Write out the whole listing, matching it exactly.

- [Stored data]:
※

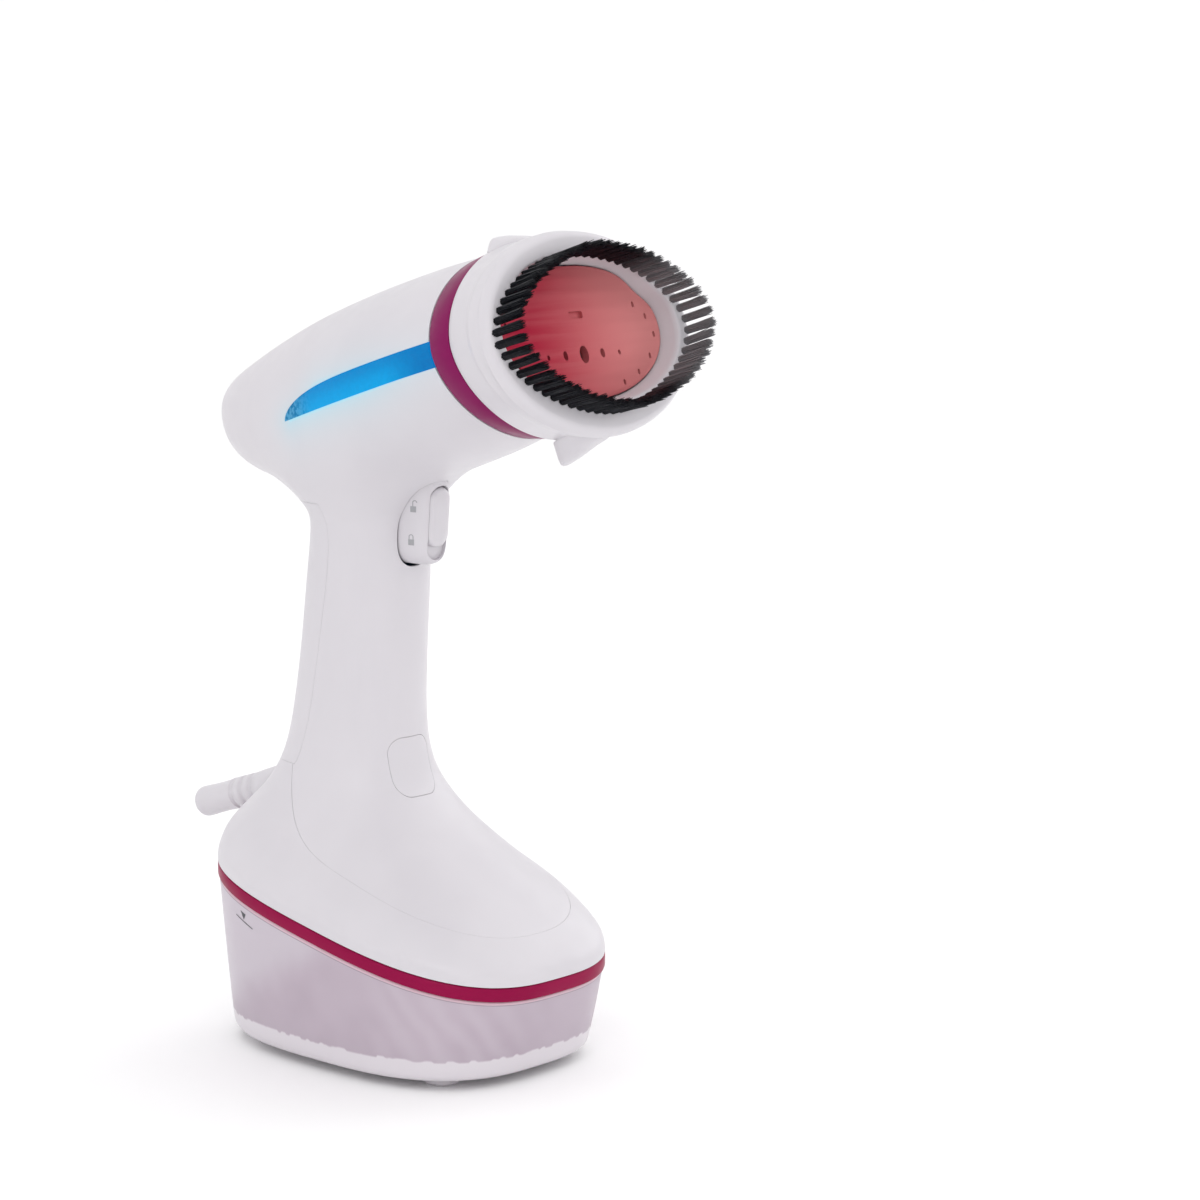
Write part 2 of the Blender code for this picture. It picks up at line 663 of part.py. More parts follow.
def tab_rings():
    """Finger tab, which reaches back over the head ring with a small gap under it."""
    depth_0, v_0 = TAB_ROOT
    return [[head_point(x, depth_0 + (depth - depth_0) * reach, v_0 + (v - v_0) * rise - crown_drop(x))
             for depth, v in TAB_OUTLINE] for x, reach, rise in TAB_SECTIONS]


def lug_rings():
    """Pointed lug under the frame for pulling the brush off."""
    return [[head_point(x, depth, v) for x, depth in superellipse(half_width, front, rear, 2.4, 16)]
            for v, front, rear, half_width in LUG_SECTIONS]


def make_brush():
    outer_depths = ((FRAME_REAR, 0.0), (19.0, 0.0), (13.0, 0.0), (7.0, 0.0), (2.5, 0.4), (0.6, 1.6),
                    (0.0, 3.4))
    rings = [[head_point(x, depth, v) for x, v in frame_outline(depth, inset)]
             for depth, inset in outer_depths]
    frame = make_object("brush_frame", mesh_from_rings("brush_frame", rings), "white_plastic")
    cavity = [[head_point(x, depth, v) for x, v in frame_outline(depth, FRAME_WALL)]
              for depth in (FRAME_REAR + 1.0, 19.0, 13.0, 9.0, 5.4)]
    cavity = make_object("frame_cavity", mesh_from_rings("frame_cavity", cavity), None)
    opening = head_prism("frame_opening", None, plate_outline(PLATE_CLEARANCE), -3.0, 7.0)
    tab = make_object("frame_tab", mesh_from_rings("frame_tab", tab_rings()), None)
    lug = make_object("frame_lug", mesh_from_rings("frame_lug", lug_rings()), None)
    boolean(frame, tab, "UNION")
    boolean(frame, lug, "UNION")
    cut(frame, cavity, opening)
    side = TUFT_THICKNESS / 2
    profile = ((-GAP, side), (-GAP, -side), (-BRISTLE_LENGTH, -side), (-BRISTLE_LENGTH, side))
    rings = [oval_ring(ROOTS, depth, inset, count=36) for depth, inset in profile]
    make_object("brush_bristles", mesh_from_rings("brush_bristles", rings, closed=True), "bristle_nylon")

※

- [Result of this task]:
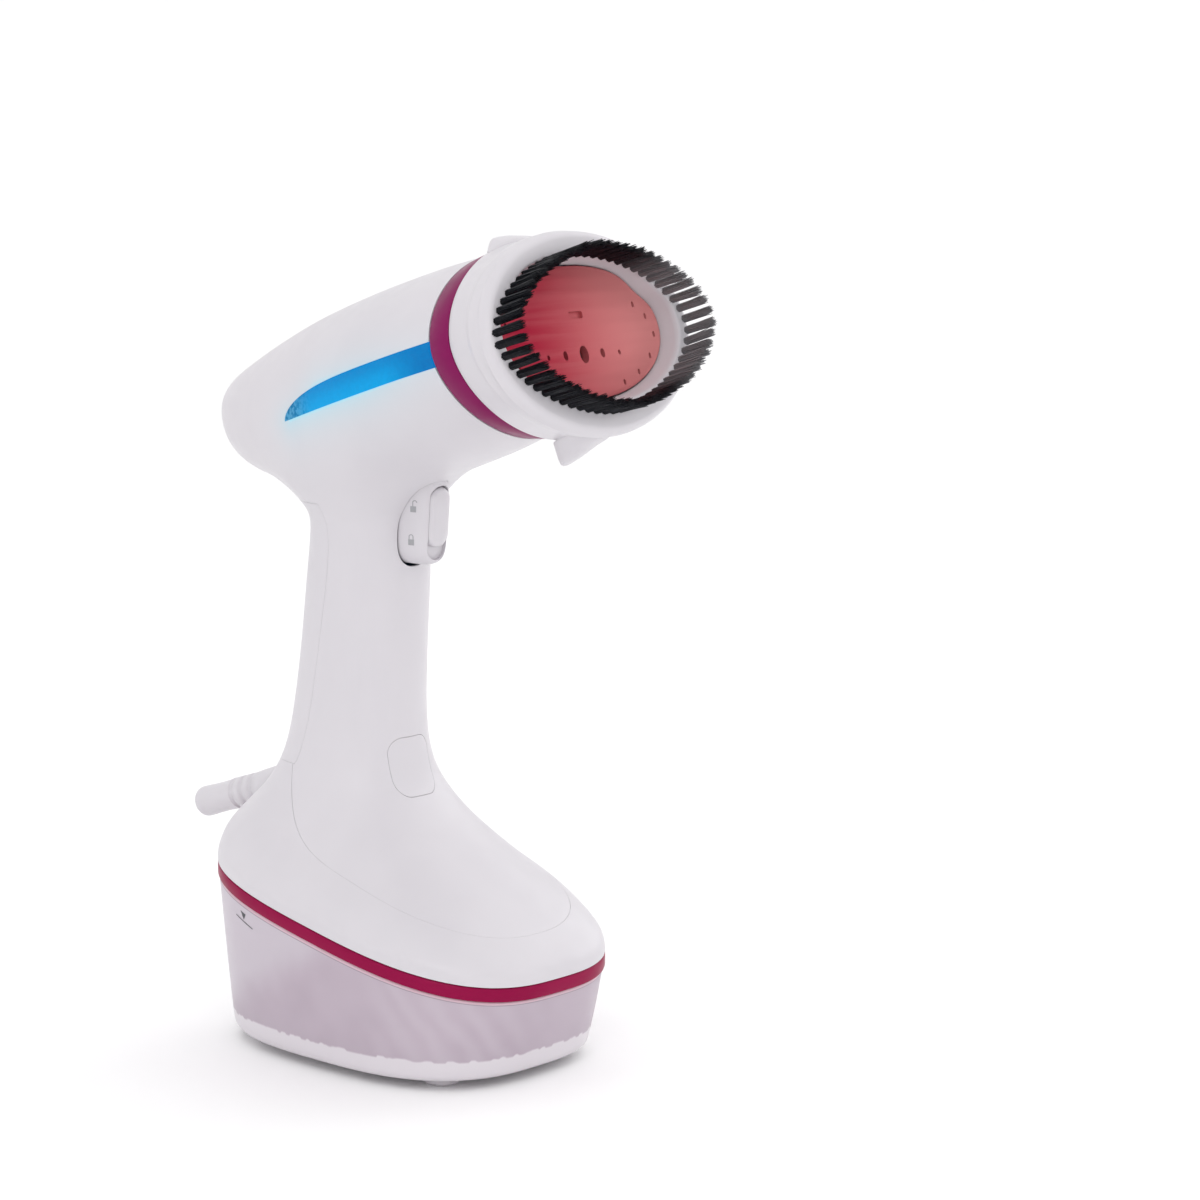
Write part 2 of the Blender code for this picture. It picks up at line 663 of part.py. More parts follow.
def tab_rings():
    """Finger tab, which reaches back over the head ring with a small gap under it."""
    depth_0, v_0 = TAB_ROOT
    return [[head_point(x, depth_0 + (depth - depth_0) * reach, v_0 + (v - v_0) * rise - crown_drop(x))
             for depth, v in TAB_OUTLINE] for x, reach, rise in TAB_SECTIONS]


def lug_rings():
    """Pointed lug under the frame for pulling the brush off."""
    return [[head_point(x, depth, v) for x, depth in superellipse(half_width, front, rear, 2.4, 16)]
            for v, front, rear, half_width in LUG_SECTIONS]


def make_brush():
    outer_depths = ((FRAME_REAR, 0.0), (19.0, 0.0), (13.0, 0.0), (7.0, 0.0), (2.5, 0.4), (0.6, 1.6),
                    (0.0, 3.4))
    rings = [[head_point(x, depth, v) for x, v in frame_outline(depth, inset)]
             for depth, inset in outer_depths]
    frame = make_object("brush_frame", mesh_from_rings("brush_frame", rings), "white_plastic")
    cavity = [[head_point(x, depth, v) for x, v in frame_outline(depth, FRAME_WALL)]
              for depth in (FRAME_REAR + 1.0, 19.0, 13.0, 9.0, 5.4)]
    cavity = make_object("frame_cavity", mesh_from_rings("frame_cavity", cavity), None)
    opening = head_prism("frame_opening", None, plate_outline(PLATE_CLEARANCE), -3.0, 7.0)
    tab = make_object("frame_tab", mesh_from_rings("frame_tab", tab_rings()), None)
    lug = make_object("frame_lug", mesh_from_rings("frame_lug", lug_rings()), None)
    boolean(frame, tab, "UNION")
    boolean(frame, lug, "UNION")
    cut(frame, cavity, opening)
    side = TUFT_THICKNESS / 2
    profile = ((-GAP, side), (-GAP, -side), (-BRISTLE_LENGTH, -side), (-BRISTLE_LENGTH, side))
    rings = [oval_ring(ROOTS, depth, inset, count=36) for depth, inset in profile]
    make_object("brush_bristles", mesh_from_rings("brush_bristles", rings, closed=True), "bristle_nylon")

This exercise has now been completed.